Now in the above example if someone is changing the answers often as he\she is not sure of it then we would like to highlight that or even dynamically load questions which are more focused on this specific area. Technically, we want to emit an event every time an applicant changes the answer within certain time window (lets say within an hour in our case). That event will then be stored in cache along with the past events to provide the single applicant view at any point in time.

One way to achieve this in Stream Analytics is to use inner self join like this (inspired by this blog)

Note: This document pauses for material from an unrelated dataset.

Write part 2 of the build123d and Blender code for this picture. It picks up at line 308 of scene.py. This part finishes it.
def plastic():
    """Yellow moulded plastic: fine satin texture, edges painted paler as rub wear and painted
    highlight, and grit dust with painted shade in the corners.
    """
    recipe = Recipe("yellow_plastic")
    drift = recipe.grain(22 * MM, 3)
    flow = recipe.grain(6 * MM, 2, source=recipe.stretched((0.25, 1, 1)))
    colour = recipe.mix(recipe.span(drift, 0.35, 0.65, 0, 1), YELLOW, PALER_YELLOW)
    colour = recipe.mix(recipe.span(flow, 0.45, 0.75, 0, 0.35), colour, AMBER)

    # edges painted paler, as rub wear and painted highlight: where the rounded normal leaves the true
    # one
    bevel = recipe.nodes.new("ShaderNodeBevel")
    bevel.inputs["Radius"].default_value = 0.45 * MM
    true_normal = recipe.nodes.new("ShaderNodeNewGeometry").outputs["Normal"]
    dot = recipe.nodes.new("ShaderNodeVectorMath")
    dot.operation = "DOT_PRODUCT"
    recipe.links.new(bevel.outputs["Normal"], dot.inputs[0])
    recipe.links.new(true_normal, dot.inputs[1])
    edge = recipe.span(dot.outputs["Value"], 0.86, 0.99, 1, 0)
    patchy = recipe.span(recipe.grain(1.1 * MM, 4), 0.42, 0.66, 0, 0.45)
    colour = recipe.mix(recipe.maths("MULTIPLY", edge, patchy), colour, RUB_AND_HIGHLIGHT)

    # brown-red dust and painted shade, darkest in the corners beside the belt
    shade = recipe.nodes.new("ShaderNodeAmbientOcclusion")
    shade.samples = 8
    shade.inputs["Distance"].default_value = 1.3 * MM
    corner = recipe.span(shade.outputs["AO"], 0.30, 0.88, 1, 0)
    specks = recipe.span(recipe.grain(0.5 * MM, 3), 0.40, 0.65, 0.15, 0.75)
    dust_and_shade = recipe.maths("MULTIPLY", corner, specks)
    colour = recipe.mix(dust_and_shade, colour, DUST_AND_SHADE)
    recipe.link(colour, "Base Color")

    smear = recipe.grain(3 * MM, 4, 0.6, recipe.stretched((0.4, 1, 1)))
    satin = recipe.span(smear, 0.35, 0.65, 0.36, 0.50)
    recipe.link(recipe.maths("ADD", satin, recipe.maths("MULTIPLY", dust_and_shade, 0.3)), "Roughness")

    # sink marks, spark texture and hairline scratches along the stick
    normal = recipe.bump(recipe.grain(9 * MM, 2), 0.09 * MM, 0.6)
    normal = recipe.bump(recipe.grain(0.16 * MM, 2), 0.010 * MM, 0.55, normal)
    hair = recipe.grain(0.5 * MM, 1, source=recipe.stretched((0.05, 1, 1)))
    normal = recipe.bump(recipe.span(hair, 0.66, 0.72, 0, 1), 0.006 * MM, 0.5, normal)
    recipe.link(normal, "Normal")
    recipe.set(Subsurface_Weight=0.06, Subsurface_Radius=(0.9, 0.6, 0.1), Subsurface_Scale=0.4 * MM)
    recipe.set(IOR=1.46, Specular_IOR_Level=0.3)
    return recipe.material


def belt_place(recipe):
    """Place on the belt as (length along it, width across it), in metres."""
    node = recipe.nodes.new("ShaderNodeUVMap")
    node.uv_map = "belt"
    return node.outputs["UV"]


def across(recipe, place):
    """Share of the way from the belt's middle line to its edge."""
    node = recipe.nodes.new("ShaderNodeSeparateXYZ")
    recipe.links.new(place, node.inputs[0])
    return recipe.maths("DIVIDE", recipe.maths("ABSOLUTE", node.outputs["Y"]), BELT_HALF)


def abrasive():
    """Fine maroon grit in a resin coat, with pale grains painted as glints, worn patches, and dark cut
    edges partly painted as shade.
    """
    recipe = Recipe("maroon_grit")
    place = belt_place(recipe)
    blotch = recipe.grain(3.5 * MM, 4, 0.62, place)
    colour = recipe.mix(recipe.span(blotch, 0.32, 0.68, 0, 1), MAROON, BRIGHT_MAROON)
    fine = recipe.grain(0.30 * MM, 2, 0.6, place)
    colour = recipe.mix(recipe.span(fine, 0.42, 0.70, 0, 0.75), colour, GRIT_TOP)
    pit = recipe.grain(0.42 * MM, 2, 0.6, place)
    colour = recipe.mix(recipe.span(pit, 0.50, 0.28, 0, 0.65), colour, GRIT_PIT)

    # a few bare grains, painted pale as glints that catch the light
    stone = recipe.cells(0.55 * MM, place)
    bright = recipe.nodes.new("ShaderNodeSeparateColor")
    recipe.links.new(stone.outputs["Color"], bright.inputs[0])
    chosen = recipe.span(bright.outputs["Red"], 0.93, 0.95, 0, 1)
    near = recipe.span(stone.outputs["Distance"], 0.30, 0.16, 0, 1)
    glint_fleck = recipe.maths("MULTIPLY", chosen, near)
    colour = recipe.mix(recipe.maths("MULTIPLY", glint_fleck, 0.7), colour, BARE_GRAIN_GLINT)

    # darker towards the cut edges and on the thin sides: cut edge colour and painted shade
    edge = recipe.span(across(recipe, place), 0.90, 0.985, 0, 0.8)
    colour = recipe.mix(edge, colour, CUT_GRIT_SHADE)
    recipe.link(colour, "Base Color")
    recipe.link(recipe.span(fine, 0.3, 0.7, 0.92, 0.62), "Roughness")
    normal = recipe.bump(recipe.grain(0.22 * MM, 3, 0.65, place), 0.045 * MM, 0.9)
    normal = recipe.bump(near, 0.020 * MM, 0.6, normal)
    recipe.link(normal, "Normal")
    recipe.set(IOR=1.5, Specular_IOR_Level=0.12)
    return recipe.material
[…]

 System.Timestamp as ReceivedOn,
 QMM1.Attributes.BrakingDistanceAt20MPH AS FromBrakingDistanceAt20MPH,
 QMM2.Attributes.BrakingDistanceAt20MPH AS ToBrakingDistanceAt20MPH,
 QMM1.Attributes.BrakingDistanceAt30MPH AS FromBrakingDistanceAt30MPH,
 QMM2.Attributes.BrakingDistanceAt30MPH AS ToBrakingDistanceAt30MPH
 Input QMM2 TIMESTAMP BY [TimeStamp]
 QMM1.ApplicantID = QMM2.ApplicantID
 DATEDIFF(ss, QMM1, QMM2) BETWEEN 1 AND 3600 -- for 1 hour
 QMM1.Attributes.BrakingDistanceAt20MPH != QMM2.Attributes.BrakingDistanceAt20MPH
 QMM1.Attributes.BrakingDistanceAt30MPH != QMM2.Attributes.BrakingDistanceAt30MPH

This will work as expected but there are two minor issues with this-

  1. Output is not relative i.e. it shows the state change from initial state to final state i.e. 75->80, 75->85 for 30mph braking distance (ideally I would need 75->80, 80-85 mph, see the output below)
  2. Output is not real-time (reason is not known, possibly optimisation), I could only see the emitted events in the sink after 2-3 minutes which would defeat the purpose of using Stream Analytics\Event Hub for my scenario. This is recently explained by Zhong Chen here.

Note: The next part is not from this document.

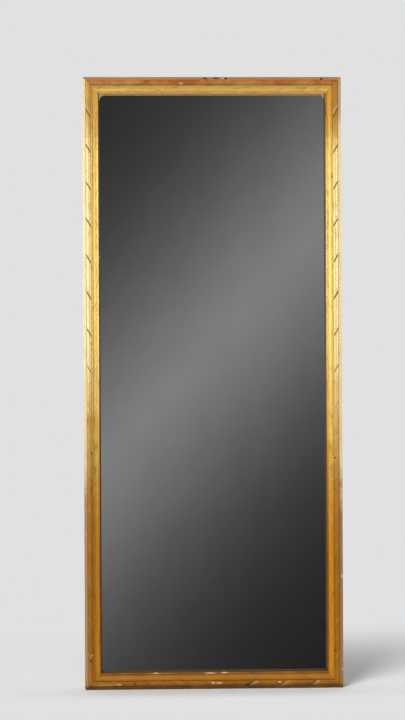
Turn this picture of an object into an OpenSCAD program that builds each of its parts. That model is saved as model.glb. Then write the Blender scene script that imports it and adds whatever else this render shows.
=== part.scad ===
// Pier mirror: a tall, narrow mirror plate in a mitred frame of ribbon-carved gilt moulding.
// Millimetres. X runs across the width, the plate faces -Y and Z is up.
// The origin is on the floor, in the middle of the face that the frame stands on.

/* [Frame] */
// Height over the frame
frame_h = 1700; // [1400:10:2000]
// Width over the frame
frame_w = 718; // [560:2:900]
// Width of the moulding's face, from the outer edge to the sight edge
face_w = 45; // [45:1:60]

/* [Moulding] */
// Width of the flat along the outer edge
flat_w = 8; // [6:0.5:10]
// How far the flat lies below the crown of the carved bead
flat_drop = 2.8; // [1.8:0.1:3.4]
// Width of the ribbon-carved bead
bead_w = 14.5; // [12:0.5:15.5]
// Rise of the bead's round above its edges
bead_rise = 3.6; // [3:0.1:4.2]
// Width of the sunk quirk between the bead and the cove
quirk_w = 2; // [1.5:0.5:3]
// Width of the narrow land between the quirk and the cove
land_w = 0.8; // [0.5:0.1:1.5]
// How far the floor of the quirk lies below the crown
quirk_drop = 4.8; // [4.4:0.1:6]
// How far the outer edge of the cove lies below the crown
cove_drop = 3.2; // [2.4:0.1:4.2]
// How far the cove hollows below a straight line between its edges
cove_hollow = 2.65; // [1.5:0.05:3.5]
// Radius of the small bead along the sight edge
sight_bead_r = 3.25; // [2.5:0.25:4]
// How far the top of the sight bead lies below the crown
sight_drop = 9.5; // [8.5:0.5:12]
// Radius that wear has given the frame's two lower corners
worn_r = 6; // [2:0.5:8]

/* [Ribbon] */
// Distance of the lowest ribbon from the foot of a stile
stile_first = 75.5; // [60:0.5:110]
// Distance of the highest ribbon from the top of a stile
stile_last = 97.5; // [60:0.5:120]
// Nearest whole spacing of the ribbons along a stile
stile_pitch = 102; // [60:1:140]
// Distance of the first and last ribbon from the ends of a rail
rail_first = 77; // [60:0.5:110]
// Nearest whole spacing of the ribbons along a rail
rail_pitch = 91; // [60:1:140]
// Angle between a ribbon's edges and the run of the bead
ribbon_angle = 31; // [25:1:60]
// Width of a ribbon between its two cuts
ribbon_w = 3.2; // [2:0.2:6]
// Width of a cut
cut_w = 1.2; // [0.8:0.1:2]
// Depth of a cut below the round of the bead
cut_d = 1.1; // [0.6:0.1:2]

/* [Plate] */
// Thickness of the glass
glass_t = 5; // [4:0.5:8]
// How far the glass runs behind the sight edge
glass_lap = 8; // [6:0.5:10]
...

Output from the above query looks like this-

2015-05-15T08:05:26.944Z C0001 40 40 75 80
2015-05-15T08:05:26.944Z C0001 40 40 75 85

Here comes the help from another analytic function in Stream Analytics called LAG. This function compares your record for certain field(s) with the previous record in the defined time window and emits the event when the difference is found. This is exactly what I wanted  and the syntax is very concise as well so started to get on with it. Here’s the query-

WITH FlatInput
 SELECT ApplicantID, 
 Attributes.BrakingDistanceAt20MPH AS BrakingDistanceAt20MPH, 
 Attributes.BrakingDistanceAt30MPH AS BrakingDistanceAt30MPH
 FROM Input
SELECT ApplicantID, BrakingDistanceAt20MPH AS ToBrakingDistanceAt20MPH,
  LAG(BrakingDistanceAt20MPH) OVER (LIMIT DURATION(ss, 3600)) as FromBrakingDistanceAt20MPH,
  BrakingDistanceAt30MPH AS ToBrakingDistanceAt30MPH,
  LAG(BrakingDistanceAt30MPH) OVER (LIMIT DURATION(ss, 3600)) as FromBrakingDistanceAt30MPH
 FROM FlatInput

This was not as simple as it seems here, problem is that LAG function does not like qualified fields (or nested fields) in JSON i.e. I could not use Attributes.BrakingDistanceAt20MPH is LAG function above directly, it will either throw the error saying invalid field name or give you a compile time error. This error is a bit misleading though as the field name is perfectly valid qualified name so I spoke to the MS CSA (Rupert Benbrook) who then asked me to try flattening the rows first using WITH and then use the aliases in LAG function as a second query (as defined above)  and guess what it started to work. So this is something to keep in mind when you use LAG function.

Here is the output of the above query, displaying the relative changes in output (30mph) now-

C0001 40 75
C0001 40 40 80 75
C0001 40 40 85 80

In the end, I resorted to LAG function which is a much cleaner way to emit the events as per my requirements. Hope this helps someone who is running with the similar activity.